ARM Midgard GPU

最近突然对arm mali gpu的硬件结构蛮有兴趣,所以找了篇arm上的文章看了下。


The CPU-GPU rendering pipeline

API看起来是同步的,实则硬件大多是异步执行,包括gldraw和swapbuffer。 博客里解释这是因为性能的关系。




“This throttling mechanism is normally provided by the host windowing system, rather than by the graphics driver itself.” 所以这是由操作系统决定的。

Tile-based rendering

传统的rendering方式: “In a traditional mains-powered desktop GPU architecture — commonly called an immediate mode architecture — the fragment shaders are executed on each primitive, in each draw call, in sequence. Each primitive is rendered to completion before starting the next one”

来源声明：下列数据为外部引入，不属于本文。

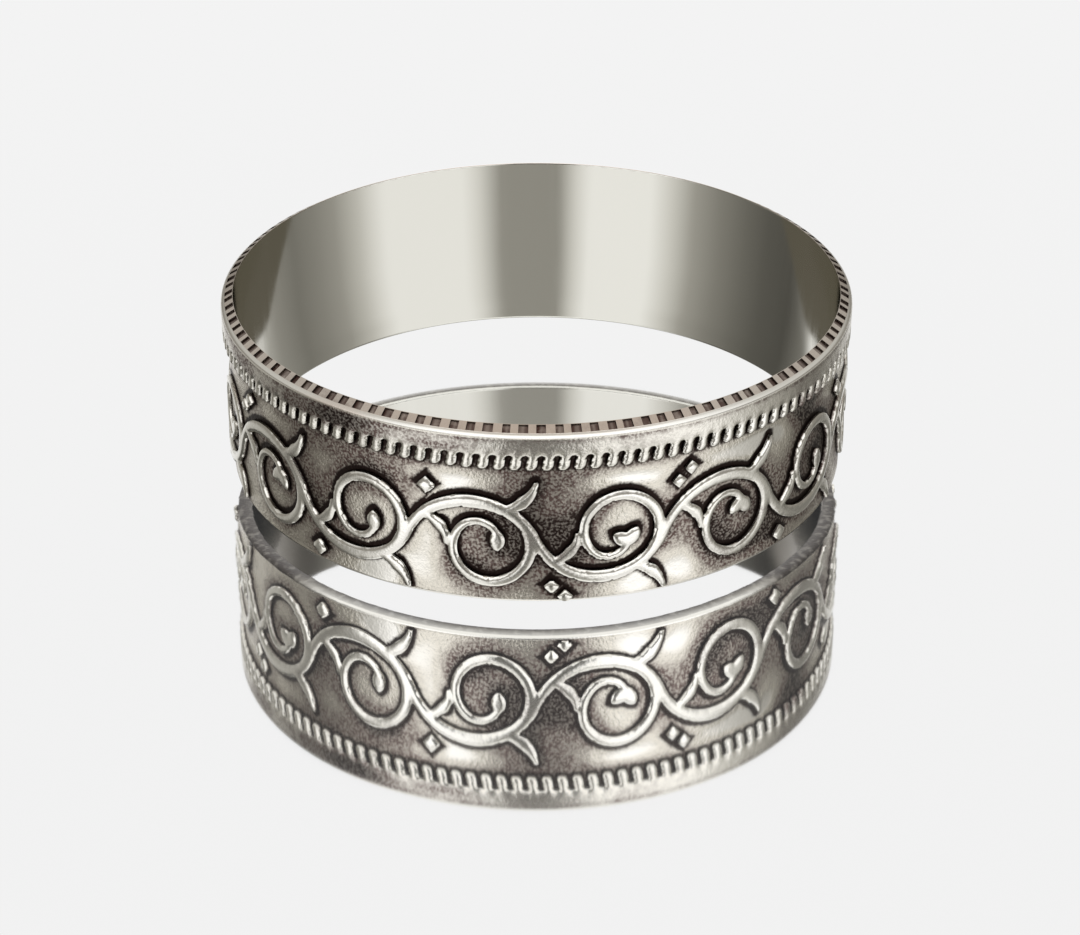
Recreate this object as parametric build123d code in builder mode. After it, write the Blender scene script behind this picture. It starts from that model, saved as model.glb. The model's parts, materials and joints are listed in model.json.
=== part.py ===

这样的缺点就是每次fragment shaded操作都要占用ddr带宽,

mali的Tile-based rendering方式: “ It first executes all of the geometry processing, and then executes all of the fragment processing. During the geometry processing stage, Mali GPUs break up the screen into small 16x16 pixel tiles and construct a list of which rendering primitives are present in each tile. When the GPU fragment shading step runs, each shader core processes one 16x16 pixel tile at a time, rendering it to completion before starting the next one.” 如何在如此小的一块tile缓存中渲染出高分辨率的图像?解决方案就是将OPENGL的帧缓存切割成16x16的小块(这就是tile-based渲染的命名由来),然后一次就渲染一块。对于每一块tile: 将有用的几何体提交进去,当渲染完成时,将tile的数据拷贝回主内存。这样,带宽的消耗就只来自于写回主内存了,那是一个较小的消耗:没有d/s,没有重绘的像素,没有多采样缓存。同时,消耗极高的深度/模板测试和颜色混合完全的在计算芯片上就完成了。

优点:It is clear from the list above that tile-based rendering carries a number of advantages, in particular giving very significant reductions in the bandwidth and power associated with framebuffer data, as well as being able to provide low-cost anti-aliasing

缺点:需要获取framebuffer结果的时候,会更慢。所以最好glBindFramebuffer只用一次。 另外这种渲染方式还会带来延迟。因为要整个场景的primitive都收到后才能开始Raster

取出framedata: Most content has a depth and stencil buffer, but doesn’t need to keep their contents once the frame rendering has finished. If developers tell the Mali drivers that depth and stencil buffers do not need to be preserved2 — ideally via a call to glDiscardFramebufferEXT (OpenGL ES 2.0) or glInvalidateFramebuffer (OpenGL ES 3.0), although it can be inferred by the drivers in some cases — then the depth and stencil content of tile is never written back to main memory at all. Another big bandwidth and power saving!


Shader core architecture

“unified shader core architecture, meaning that only a single class of shader core which is capable of executing all types of shader programs and compute kernels exists in the design”

“The graphics work for the GPU is queued in a pair of queues, one for vertex/tiling workloads and one for fragment workloads,so vertex processing and fragment processing for different render targets can be running in parallel.”
“The workload for a single render target is broken into smaller pieces and distributed across all of the shader cores in the GPU, or in the case of tiling workloads (see the second blog in this series for an overview of tiling) a fixed function tiling unit”
“The shader cores in the system share a level 2 cache to improve performance, and to reduce memory bandwidth caused by repeated data fetches”

“Unlike a traditional CPU architecture, where you will typically only have a single thread of execution at a time on a single core, the tripipe is a massively multi-threaded processing engine”


“Both of these types of work behave almost identically to vertex threads - you can view running a vertex shader over an array of vertices as a 1-dimensional compute problem.”

The Bifrost Shader Core

新的the Bifrost family GPU的shader core, 区别于midgard的shader core,没什么好看的。。。